Yes. Lease requirements, deposit rules, notice processes, licensing, safety obligations, reporting requirements, rent rules, inspection access, and other matters can vary by jurisdiction.
This is one reason property management is usually handled within the local framework that applies to the property. Readers should treat this site as general education, not jurisdiction-specific legal advice.
What is a property management agreement?
A property management agreement is the document that defines how the arrangement between the owner and the management company works. It may cover services, fees, owner approvals, reserve funds, reporting, communication, maintenance handling, leasing authority, inspections, and termination terms.
Some companies use standard agreements with selectable options or service levels. Owners should review the agreement carefully before signing. See Property Management Agreements for a fuller explanation.
What is a lease agreement?
A lease agreement is the document that defines the rental relationship between the tenant and the owner or landlord. It usually covers rent, term length, occupancy, property rules, maintenance expectations, payment requirements, and other tenancy terms.
In managed properties, the management company often prepares or administers the lease on behalf of the owner. More detail is available in Lease Agreements Explained.

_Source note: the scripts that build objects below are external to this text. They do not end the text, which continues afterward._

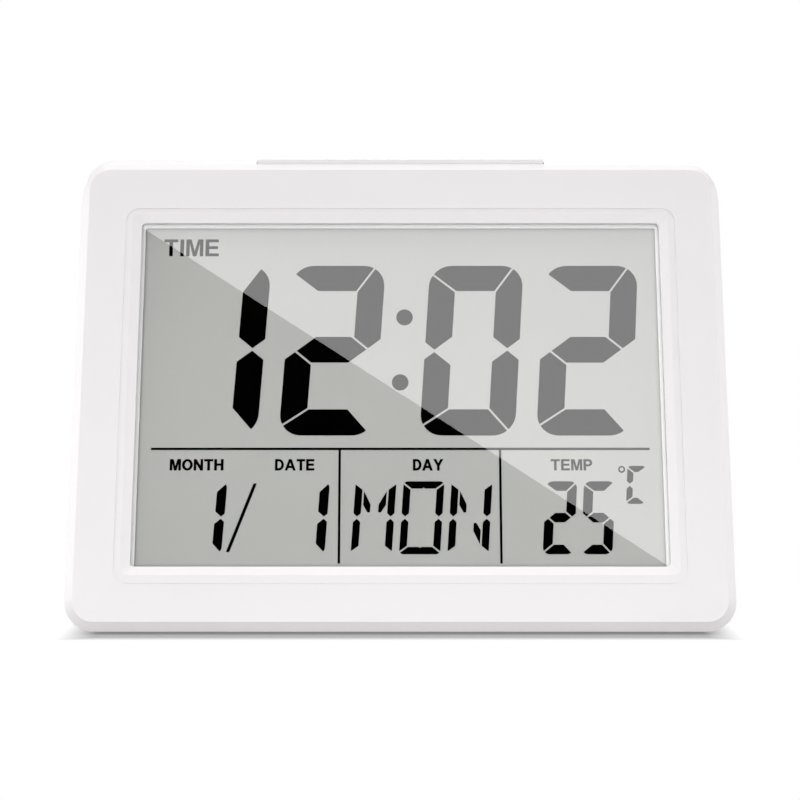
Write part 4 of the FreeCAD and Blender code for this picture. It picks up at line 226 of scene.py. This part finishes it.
def platedMetal(name, look):
    # bright plating with spots of another tone, and fine lines that are drawn out by the stretch
    material = newMaterial(name)
    spotLow, spotHigh = platedSkin["spotRange"]
    swing = platedSkin["glossSwing"]
    place = addNode(material, "ShaderNodeTexCoord").outputs["Object"]
    stretched = addNode(material, "ShaderNodeMapping", {"Scale": look["stretch"]},
                        {"Vector": place}).outputs["Vector"]
    lines = addNode(material, "ShaderNodeTexNoise",
                    {"Scale": perMetre(look["lineSize"]), "Detail": platedSkin["lineDetail"]},
                    {"Vector": stretched}).outputs["Fac"]
    spots = addNode(material, "ShaderNodeTexNoise",
                    {"Scale": perMetre(look["spotSize"]), "Detail": platedSkin["spotDetail"]},
                    {"Vector": place}).outputs["Fac"]
    colour = addNode(material, "ShaderNodeValToRGB",
                     {"stops": [(spotLow, look["shade"]), (spotHigh, look["colour"])]},
                     {"Fac": spots}).outputs["Color"]
    gloss = addNode(material, "ShaderNodeMapRange", {"To Min": look["roughness"] - swing,
                                                     "To Max": look["roughness"] + swing},
                    {"Value": lines}).outputs["Result"]
    bump = addNode(material, "ShaderNodeBump", {"Strength": platedSkin["lineStrength"],
                                                "Distance": platedSkin["lineDepth"] * mm},
                   {"Height": lines}).outputs["Normal"]
    shader = addNode(material, "ShaderNodeBsdfPrincipled", {"Metallic": 1.0},
                     {"Base Color": colour, "Roughness": gloss, "Normal": bump})
    addNode(material, "ShaderNodeOutputMaterial", links={"Surface": shader.outputs[0]})
    return material


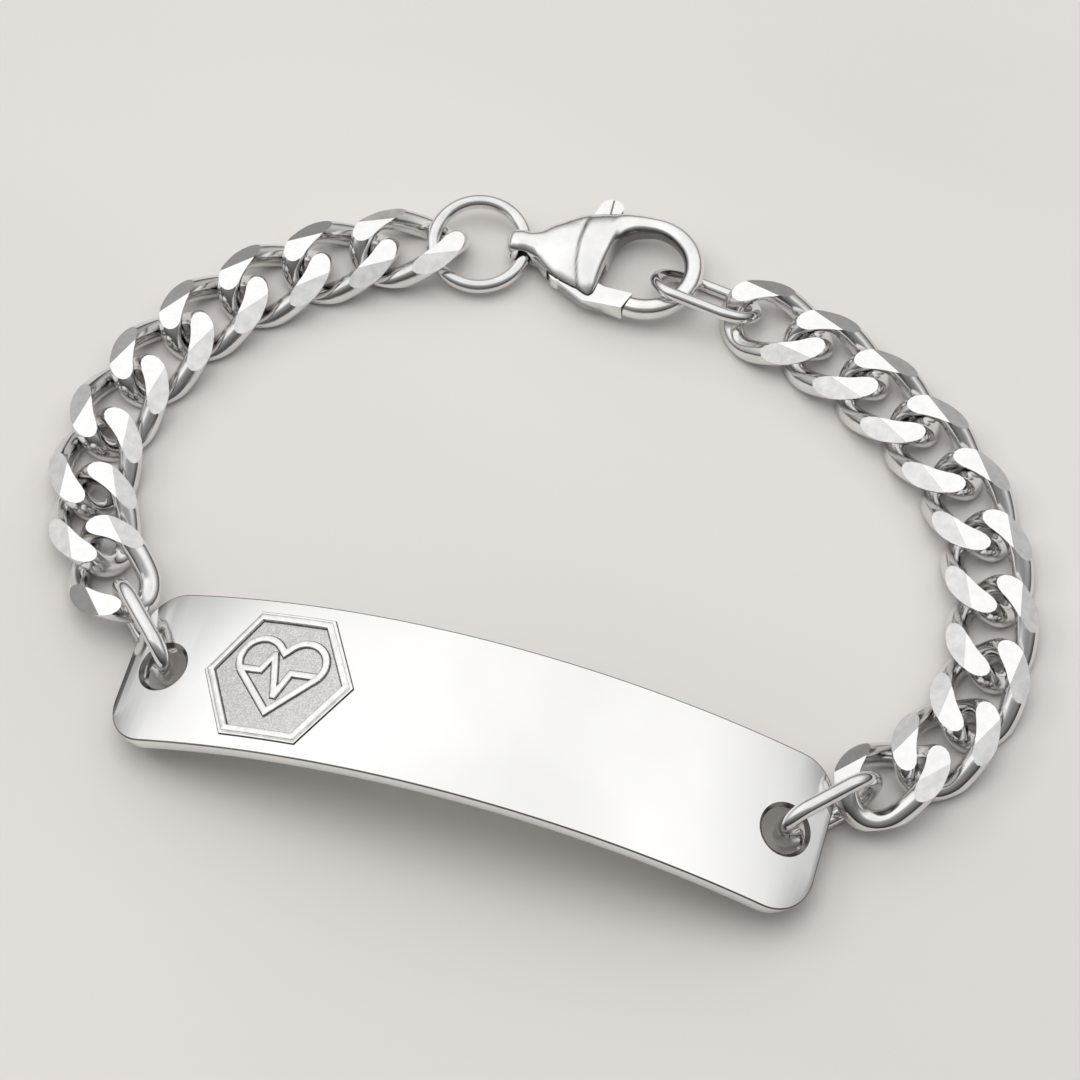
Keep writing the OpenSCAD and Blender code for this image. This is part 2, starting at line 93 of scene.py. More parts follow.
def started(primitive: Callable, **settings: object) -> Piece:
    """Start a piece with a primitive that keeps its place, turn and scale in its mesh.

    Args:
        primitive: the operator that adds it.
        settings: the operator's settings.

    Returns:
        The new piece.
    """
    clear_selection()
    primitive(**settings)
    piece = bpy.context.object
    bpy.ops.object.transform_apply()
    return piece


def round_bar(at: Point, radius: float, depth: float, sides: int = 48,
              turn: Point = (0, 0, 0)) -> Piece:
    """Turn a bar on the lathe.

    Args:
        at: its middle.
        radius: its radius.
        depth: its length, along Z.
        sides: how many sides stand for its round wall.
        turn: its turn about X, Y and Z, in degrees.

    Returns:
        The bar.
    """
    return started(bpy.ops.mesh.primitive_cylinder_add, vertices=sides, radius=radius,
                   depth=depth, location=tuple(at),
                   rotation=tuple(math.radians(angle) for angle in turn))


def edit(piece: Piece) -> None:
    """Open a piece in edit mode with nothing selected.

    Args:
        piece: the object.
    """
    pick(piece)
    bpy.ops.object.mode_set(mode="EDIT")
    bpy.ops.mesh.select_all(action="DESELECT")


def fresh_selection(kind: str) -> bmesh.types.BMesh:
    """Deselect all of the open piece.

    Args:
        kind: what is selected next, VERT, EDGE or FACE.

    Returns:
        The open piece's mesh.
    """
    bpy.ops.mesh.select_all(action="DESELECT")
    bpy.ops.mesh.select_mode(type=kind)
    return bmesh.from_edit_mesh(bpy.context.object.data)


def select_verts(test: Callable[[Vector], bool]) -> None:
    """Select the open piece's vertices by their place, and nothing else.

    Args:
        test: says of a vertex's place whether it is selected.
    """
    mesh = fresh_selection("VERT")
    for v in mesh.verts:
        v.select = test(v.co)
    mesh.select_flush(True)
    bmesh.update_edit_mesh(bpy.context.object.data)


def select_edges(test: Callable[[Vector, Vector], bool]) -> None:
    """Select the open piece's edges by the places of their two ends, and nothing else.

    Args:
        test: says of an edge's two ends whether it is selected.
    """
    mesh = fresh_selection("EDGE")
    for e in mesh.edges:
        e.select_set(test(e.verts[0].co, e.verts[1].co))
    bmesh.update_edit_mesh(bpy.context.object.data)


def select_faces(test: Callable[[Vector, Vector], bool], corners: int = 3) -> None:
    """Select the open piece's faces by middle and normal, and nothing else.

    Args:
        test: says of a face's middle and normal whether it is selected.
        corners: the fewest corners that a selected face has.
    """
    mesh = fresh_selection("FACE")
    mesh.normal_update()
    for f in mesh.faces:
        f.select_set(len(f.verts) >= corners and test(f.calc_center_median(), f.normal))
    bmesh.update_edit_mesh(bpy.context.object.data)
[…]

What costs should rental property owners expect?
Rental property costs can include management fees, maintenance, repairs, vacancy, turnover, insurance, taxes, utilities where applicable, financing, reserves, and larger long-term replacement costs.
Gross rent is not the same as net income. Owners should review the broader cost picture explained in Rental Property Costs Overview.
Is this site legal, financial, tax, or real estate advice?
No. Property Management Explained provides general educational information only. It does not provide legal, financial, tax, accounting, insurance, investment, real estate, or professional advice.
Readers should consult qualified professionals for advice related to their own property, jurisdiction, agreement, and circumstances. For more detail, please review the site disclaimer and editorial policy.